## Problem to work on:
Nothing should be output except the lines from the one containing "extrude(amount=ring_thickness)" through the one containing "before = set(bpy.data.objects)", both ends included, each repeated exactly.

## Stored rows:

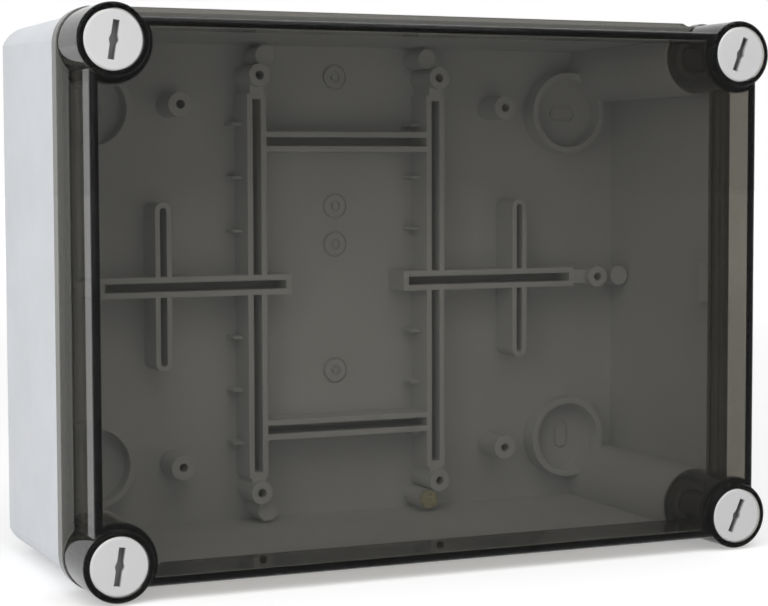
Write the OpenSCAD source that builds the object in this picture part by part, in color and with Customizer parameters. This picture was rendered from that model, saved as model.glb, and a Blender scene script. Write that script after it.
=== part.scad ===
// Wall-mounted junction box: a tray-shaped base, a smoked lid and four quarter-turn lid screws.
// Every piece is drawn lying on its wall face: x to the right, y up, z towards the front.
// stand() then sets the piece upright, with the front facing -Y and the wall face at Y = 0.

/* [Base] */
// Clear width between the side walls at the rim
inner_w = 304.4; // [280:0.2:340]
// Clear height between the top and bottom walls at the rim
inner_h = 223.6; // [205:0.2:250]
// Depth of the base, from the wall face to its rim
base_depth = 97; // [75:1:140]
// Thickness of the walls
wall = 5; // [4.4:0.1:6]
// Thickness of the floor
floor_t = 6; // [4:0.1:8]
// How much each wall leans in from the rim to the wall face
draft = 0.8; // [0.4:0.1:3]
// Distance from each inner wall to the screw axes
screw_inset = 8.2; // [7.6:0.1:9]
// Outer radius of the columns that go around the screw posts
column_r = 17.2; // [16.8:0.1:20]
// Wall of those columns
column_wall = 4; // [3.6:0.1:4.4]
// Radius of the screw posts
post_r = 9.6; // [9:0.1:10.4]

/* [Floor] */
// Height of the slotted rails above the floor
rail_h = 17.5; // [10:0.5:22]
// Overall width of a rail
rail_w = 9.4; // [8:0.1:12]
// Width of the slot in a rail
rail_slot = 4; // [3:0.1:5]
// Overall width of the short cross rails
short_w = 7.8; // [7:0.1:9]
// Width of the slot in a short cross rail
short_slot = 3; // [2:0.1:3.6]
// Radius of the bosses with a screw hole
boss_r = 5.2; // [4.6:0.1:6]
// Radius of the plain bosses
stub_r = 4.7; // [4:0.1:5.4]
// Radius of the four free pillars
pillar_r = 5.7; // [5:0.1:6.5]
// Height of the pillars above the floor
pillar_h = 18.5; // [12:0.5:24]
// How far the screw bosses stand above the rails
boss_rise = 4.5; // [1:0.5:8]
// Radius of the screw holes in the bosses and pillars
pilot_r = 2; // [1.5:0.1:2.4]
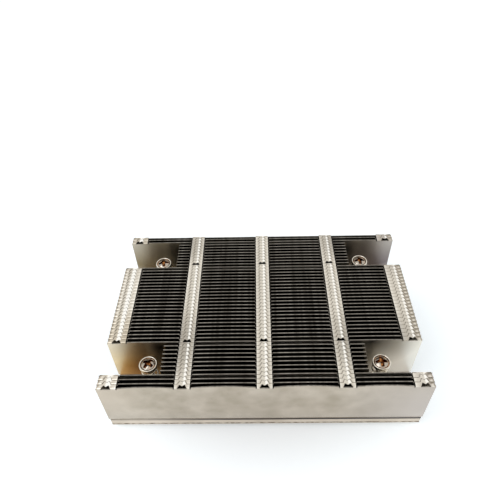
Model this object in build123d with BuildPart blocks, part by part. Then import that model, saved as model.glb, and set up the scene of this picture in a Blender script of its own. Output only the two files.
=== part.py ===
"""Passive heatsink for a server processor, with sprung captive screws.

Forty-five folded sheet fins stand in a row on a plate, in three stacks. Short flanges
on top of each fin close into five strips. Two blocks of short fins leave four corner
notches, where the screws stand.

X runs along the fins, Y from the front fin to the rear one, Z up. The origin is the
centre of the plate's contact face. All sizes are in millimetres.
"""

import os
from math import cos, pi, sin

from build123d import *

# Fins
fin_length = 127.0
fin_height = 24.0
fin_thickness = 0.4
foot_bend = 0.25
fin_pitch = 1.88
flange_gap = 0.06
front_fins = 4
front_short_fins = 7
middle_fins = 23
rear_short_fins = 8
rear_fins = 3

# Flange strips on top of the fins
strip_spacing = 31.0
inner_strip_width = 5.8
end_strip_width = 7.6
notch_mouth_width = 3.7
notch_end_width = 2.0
notch_depth = 1.65
notch_point_length = 0.75

# Base plate
base_thickness = 4.6
base_edge_chamfer = 0.2

# Screws, in the pattern of a narrow server socket
screw_spacing_x = 94.0
screw_spacing_y = 56.0
thread_radius = 2.0
shank_radius = 1.5
screw_hole_clearance = 0.3
screw_side_gap = 3.25
tip_reach = 2.6
head_radius = 3.65
head_underside = 22.6
head_rim_height = 1.7
head_crown_radius = 2.6
head_crown_height = 0.7
recess_length = 4.4
recess_width = 1.1
recess_depth = 1.5

# Retaining rings, each in a round pocket of the plate's underside
ring_radius = 3.6
ring_thickness = 0.6
ring_mouth_width = 2.4
ring_running_clearance = 0.05
ring_pocket_radius = 4.1
ring_pocket_depth = 1.0

# Springs
spring_radius = 2.95
spring_wire = 0.7
spring_turns = 5
spring_flats_per_turn = 6

# Worked out from the sizes above
short_fin_length = screw_spacing_x - 2 * (head_radius + screw_side_gap)
fin_count = front_fins + front_short_fins + middle_fins + rear_short_fins + rear_fins
base_depth = (fin_count - 1) * fin_pitch + fin_thickness
fin_top = base_thickness + fin_height
inner_strips = [(place * strip_spacing, inner_strip_width) for place in (-1, 0, 1)]
end_strip_centre = (fin_length - end_strip_width) / 2
end_strips = [(side * end_strip_centre, end_strip_width) for side in (-1, 1)]
corners = {
    "front_left": (-screw_spacing_x / 2, -screw_spacing_y / 2),
    "front_right": (screw_spacing_x / 2, -screw_spacing_y / 2),
    "rear_left": (-screw_spacing_x / 2, screw_spacing_y / 2),
    "rear_right": (screw_spacing_x / 2, screw_spacing_y / 2),
}
recess_turns = {"front_left": 57.0, "front_right": 3.0, "rear_left": 12.0, "rear_right": 5.0}


def save(part, name):
    """Label a finished piece and write it under the same name."""
    part.label = name
    export_step(part, f"parts/{name}.step")


def notch_plan(centre, front):
    """Corners of a flange's notch from above: a trapezoid with a point left in its end."""
    end = front + notch_depth
    return [
        (centre - notch_mouth_width / 2, front),
        (centre - notch_end_width / 2, end),
        (centre, end - notch_point_length),
        (centre + notch_end_width / 2, end),
        (centre + notch_mouth_width / 2, front),
    ]


def add_fin(name, index, length, strips, notched):
    """A fin is one folded sheet: an upright wall, a foot to the rear and top flanges.

    strips lists the centre and width of each flange, and notched those whose notch at
    the bend is open. A notch that the fin in front fills level is drawn closed.
    """
    front = index * fin_pitch - base_depth / 2
    reach = fin_pitch - flange_gap
    with BuildPart() as fin:
        with BuildSketch(Plane.YZ.offset(-length / 2)):
            with Locations((front, base_thickness)):
                Rectangle(fin_thickness, fin_height, align=(Align.MIN, Align.MIN))
                if strips:
                    Rectangle(reach, fin_thickness, align=(Align.MIN, Align.MIN))
        extrude(amount=length)
        if strips:
            chamfer(fin.edges().filter_by(Axis.X).group_by(Axis.Z)[0].sort_by(Axis.Y)[0], length=foot_bend)
            with BuildSketch(Plane.XY.offset(fin_top)):
                for centre, width in strips:
                    with Locations((centre, front)):
                        Rectangle(width, reach, align=(Align.CENTER, Align.MIN))
            extrude(amount=-fin_thickness)
        if notched:
            with BuildSketch(Plane.XY.offset(fin_top)):
                for centre, width in notched:
                    with BuildLine():
                        Polyline(*notch_plan(centre, front), close=True)
                    make_face()
            extrude(amount=-fin_thickness, mode=Mode.SUBTRACT)
    save(fin.part, name)


def add_fins():
    """All the fins from front to rear, in three stacks of which each is locked together.

    A fin has end flanges where the next fin is full as well, so that none hangs over a
    corner notch. The fin in front fills the notches of the flanges that it has too.
    """
    stacks = [
        [("front_fin_{}", front_fins, True), ("front_short_fin_{}", front_short_fins, False)],
        [("middle_fin_{:02d}", middle_fins, True)],
        [("rear_short_fin_{}", rear_short_fins, False), ("rear_fin_{}", rear_fins, True)],
    ]
    fins = [
        (name.format(number + 1), full, stack_number)
        for stack_number, stack in enumerate(stacks)
        for name, count, full in stack
        for number in range(count)
    ]
    strips_in_front = []
    stack_in_front = 0
    for index, (name, full, stack_number) in enumerate(fins):
        is_last = index == fin_count - 1
        full_behind = not is_last and fins[index + 1][1]
        strips = [] if is_last else inner_strips + end_strips * (full and full_behind)
        if stack_number != stack_in_front:
            strips_in_front = []
        notched = [strip for strip in strips if strip not in strips_in_front]
        add_fin(name, index, fin_length if full else short_fin_length, strips, notched)
        strips_in_front = strips
        stack_in_front = stack_number


def add_base_plate():
    """The plate under the fins, with a hole for each screw and a pocket for its ring."""
    with BuildPart() as base_plate:
        Box(fin_length, base_depth, base_thickness, align=(Align.CENTER, Align.CENTER, Align.MIN))
        chamfer(base_plate.edges().group_by(Axis.Z)[0], length=base_edge_chamfer)
        with BuildSketch(Plane.XY):
            with GridLocations(screw_spacing_x, screw_spacing_y, 2, 2):
                Circle(thread_radius + screw_hole_clearance)
        extrude(amount=base_thickness, mode=Mode.SUBTRACT)
        with BuildSketch(Plane.XY):
            with GridLocations(screw_spacing_x, screw_spacing_y, 2, 2):
                Circle(ring_pocket_radius)
        extrude(amount=ring_pocket_depth, mode=Mode.SUBTRACT)
    save(base_plate.part, "base_plate")


def add_screw(corner, place, turn):
    """A turned screw: crowned head with a cross recess, thin shank and wider thread."""
    rim_top = head_underside + head_rim_height
    head_top = rim_top + head_crown_height
    thread_top = ring_pocket_depth - ring_thickness - ring_running_clearance
    profile = [
        (0, head_top),
        (0, -tip_reach),
        (thread_radius, -tip_reach),
        (thread_radius, thread_top),
        (shank_radius, thread_top),
        (shank_radius, head_underside),
        (head_radius, head_underside),
        (head_radius, rim_top),
        (head_crown_radius, head_top),
    ]
    angle = turn * pi / 180
    recess_plane = Plane((*place, head_top), x_dir=(cos(angle), sin(angle), 0))
    with BuildPart() as screw:
        with BuildSketch(Plane((*place, 0), x_dir=(1, 0, 0), z_dir=(0, -1, 0))):
            with BuildLine():
                Polyline(*profile, close=True)
            make_face()
        revolve(axis=Axis((*place, 0), (0, 0, 1)))
        with BuildSketch(recess_plane):
            Rectangle(recess_length, recess_width)
            Rectangle(recess_width, recess_length)
        extrude(amount=-recess_depth, mode=Mode.SUBTRACT)
    save(screw.part, f"screw_{corner}")


def add_spring(corner, place):
    """A compression spring between the plate and the screw head, its ends ground flat."""
    spring_height = head_underside - base_thickness
    steps = spring_turns * spring_flats_per_turn
    turn_step = 2 * pi / spring_flats_per_turn
    path_points = [
        (
            place[0] + spring_radius * cos(turn_step * step),
            place[1] + spring_radius * sin(turn_step * step),
            base_thickness + spring_height * step / steps,
        )
        for step in range(steps + 1)
    ]
    with BuildPart() as spring:
        with BuildLine() as path:
            Polyline(*path_points)
        with BuildSketch(Plane(path.line @ 0, z_dir=path.line % 0)):
            Rectangle(spring_wire, spring_wire)
        sweep(path=path.line, transition=Transition.RIGHT)
        with Locations((*place, base_thickness)):
            Box(
                4 * spring_radius,
                4 * spring_radius,
                spring_height,
                align=(Align.CENTER, Align.CENTER, Align.MIN),
                mode=Mode.INTERSECT,
            )
    save(spring.part, f"spring_{corner}")


def add_retaining_ring(corner, place):
    """An open ring, pushed on the shank from one side, that the thread keeps on the screw."""
    with BuildPart() as ring:
        with BuildSketch(Plane.XY.offset(ring_pocket_depth - ring_thickness)):
            with Locations(place):
                Circle(ring_radius)
                Circle(shank_radius + ring_running_clearance, mode=Mode.SUBTRACT)
                with Locations((0, -ring_radius)):
                    Rectangle(ring_mouth_width, 2 * ring_radius, mode=Mode.SUBTRACT)
        extrude(amount=ring_thickness)
    save(ring.part, f"retaining_ring_{corner}")


os.makedirs("parts", exist_ok=True)
add_base_plate()
add_fins()
for corner, place in corners.items():
    add_screw(corner, place, recess_turns[corner])
    add_spring(corner, place)
    add_retaining_ring(corner, place)
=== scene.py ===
"""Looks of a passive server heatsink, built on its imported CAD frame.

Sizes are in millimetres here and become metres when a mesh is made. X runs along the
fins, Y from the front fin to the rear one, and Z up from the contact face.
"""

from math import cos, pi, radians, sin, tau
from typing import NamedTuple

import bmesh
import bpy
import numpy as np
from bpy.props import FloatProperty, IntProperty, PointerProperty
from mathutils import Matrix, Vector


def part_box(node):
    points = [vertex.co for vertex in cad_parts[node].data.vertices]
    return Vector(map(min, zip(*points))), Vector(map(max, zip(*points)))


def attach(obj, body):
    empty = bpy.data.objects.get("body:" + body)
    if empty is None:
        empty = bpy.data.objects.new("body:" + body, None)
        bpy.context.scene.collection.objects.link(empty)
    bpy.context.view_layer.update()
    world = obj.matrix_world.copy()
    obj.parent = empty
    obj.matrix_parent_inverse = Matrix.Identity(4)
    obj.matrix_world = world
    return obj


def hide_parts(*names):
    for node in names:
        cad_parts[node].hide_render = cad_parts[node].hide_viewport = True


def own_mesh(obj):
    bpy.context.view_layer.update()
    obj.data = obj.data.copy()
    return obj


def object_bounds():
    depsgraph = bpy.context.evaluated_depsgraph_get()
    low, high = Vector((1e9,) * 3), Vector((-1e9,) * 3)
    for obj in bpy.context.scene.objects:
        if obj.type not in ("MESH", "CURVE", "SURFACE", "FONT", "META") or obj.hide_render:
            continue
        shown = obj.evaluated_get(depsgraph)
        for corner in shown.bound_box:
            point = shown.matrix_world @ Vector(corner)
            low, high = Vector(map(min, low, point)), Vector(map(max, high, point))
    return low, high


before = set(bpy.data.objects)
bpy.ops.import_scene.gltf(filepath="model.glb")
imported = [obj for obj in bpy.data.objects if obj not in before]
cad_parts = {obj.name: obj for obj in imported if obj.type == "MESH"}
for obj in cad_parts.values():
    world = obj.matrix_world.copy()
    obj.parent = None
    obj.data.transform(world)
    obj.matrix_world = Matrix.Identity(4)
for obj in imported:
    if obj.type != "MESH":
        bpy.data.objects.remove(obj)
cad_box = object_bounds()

bl_info = {
    "name": "Server heatsink looks",
    "version": (1, 0, 0),
    "blender": (4, 5, 0),
    "location": "View3D > Sidebar > Heatsink",
    "description": "Folded fins, captive screws and springs of a passive server heatsink",
    "category": "Add Mesh",
}

MM = 0.001
TINY = 1e-6
HEATSINK = "heatsink"
CORNERS = ("front_left", "front_right", "rear_left", "rear_right")
OPEN_WALLS = ("front_fin_4", "middle_fin_01", "middle_fin_23", "rear_fin_1")
FRONT_FIN = "front_fin_1"
END_WALLS = (FRONT_FIN, "rear_fin_3")

# Sheet sizes of the fins, in mm, as in the part's source
FIN_PITCH = 1.88
FLANGE_GAP = 0.06
STRIP_SPACING = 31.0
INNER_STRIP_WIDTH = 5.8
END_STRIP_WIDTH = 7.6
NOTCH_MOUTH_WIDTH = 3.7
NOTCH_END_WIDTH = 2.0
NOTCH_DEPTH = 1.65
NOTCH_POINT_LENGTH = 0.75

# Rows of points up a wall, as shares of its height, and out along a tongue, in mm
WALL_ROWS = (0.3, 0.6)
TONGUE_ROWS = (0.15, 0.4)

# Columns of points across a strip, with its edges at -2 and 2 and its lock's at -1 and 1
STRIP_SHARES = (-2.0, -1.5, -1.0, -0.66, -0.33, 0.0, 0.33, 0.66, 1.0, 1.5, 2.0)

# Width in mm of the step in a wall beside a flange that covers it
STEP_WIDTH = 0.05

# Shares of the full corner cut where a flange's bend ends and beside its notch's end
BEND_CUT = 0.5
NOTCH_END_CUT = 0.6

# How bright the sheet is painted: painted shade, none, a painted sheen and a painted highlight
SHADED_LEVEL = -0.5
DULL = 0.0
SHEEN_LEVEL = 0.5
HIGHLIGHT_LEVEL = 1.0

# Painted light and shade on the flanges at each share of their width, on the end strips'
# outer side and elsewhere, and the painted shade in the joints between them
FLANGE_GLOWS = {0.0: 0.3, 1.0: 0.2, 1.5: 0.3, 2.0: 0.5}
OUTER_GLOWS = {0.0: 0.3, 1.0: 0.1, 1.5: 0.45, 2.0: -0.2}
EDGE_GLOW = -0.4

# Shares of a strip's width between which it carries a painted highlight, in the left strip and
# elsewhere
LEFT_HIGHLIGHT_SHARES = (-0.1, 1.1)
HIGHLIGHT_SHARES = (0.2, 0.9)

# Share of a strip's width beyond which its flanges' rear edges carry painted shade on the outer
# side
LEFT_EDGE_SHADE_FROM = 1.5
EDGE_SHADE_FROM = 1.0

# Inward step of the base plate's ends from those of the fins, the zone of the points
# that it moves, and the distance at which doubled points merge, in mm
PLATE_STEP = 0.5
PLATE_END_ZONE = 1.0
MERGE_DISTANCE = 0.0001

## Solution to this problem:
        extrude(amount=ring_thickness)
    save(ring.part, f"retaining_ring_{corner}")


os.makedirs("parts", exist_ok=True)
add_base_plate()
add_fins()
for corner, place in corners.items():
    add_screw(corner, place, recess_turns[corner])
    add_spring(corner, place)
    add_retaining_ring(corner, place)
=== scene.py ===
"""Looks of a passive server heatsink, built on its imported CAD frame.

Sizes are in millimetres here and become metres when a mesh is made. X runs along the
fins, Y from the front fin to the rear one, and Z up from the contact face.
"""

from math import cos, pi, radians, sin, tau
from typing import NamedTuple

import bmesh
import bpy
import numpy as np
from bpy.props import FloatProperty, IntProperty, PointerProperty
from mathutils import Matrix, Vector


def part_box(node):
    points = [vertex.co for vertex in cad_parts[node].data.vertices]
    return Vector(map(min, zip(*points))), Vector(map(max, zip(*points)))


def attach(obj, body):
    empty = bpy.data.objects.get("body:" + body)
    if empty is None:
        empty = bpy.data.objects.new("body:" + body, None)
        bpy.context.scene.collection.objects.link(empty)
    bpy.context.view_layer.update()
    world = obj.matrix_world.copy()
    obj.parent = empty
    obj.matrix_parent_inverse = Matrix.Identity(4)
    obj.matrix_world = world
    return obj


def hide_parts(*names):
    for node in names:
        cad_parts[node].hide_render = cad_parts[node].hide_viewport = True


def own_mesh(obj):
    bpy.context.view_layer.update()
    obj.data = obj.data.copy()
    return obj


def object_bounds():
    depsgraph = bpy.context.evaluated_depsgraph_get()
    low, high = Vector((1e9,) * 3), Vector((-1e9,) * 3)
    for obj in bpy.context.scene.objects:
        if obj.type not in ("MESH", "CURVE", "SURFACE", "FONT", "META") or obj.hide_render:
            continue
        shown = obj.evaluated_get(depsgraph)
        for corner in shown.bound_box:
            point = shown.matrix_world @ Vector(corner)
            low, high = Vector(map(min, low, point)), Vector(map(max, high, point))
    return low, high


before = set(bpy.data.objects)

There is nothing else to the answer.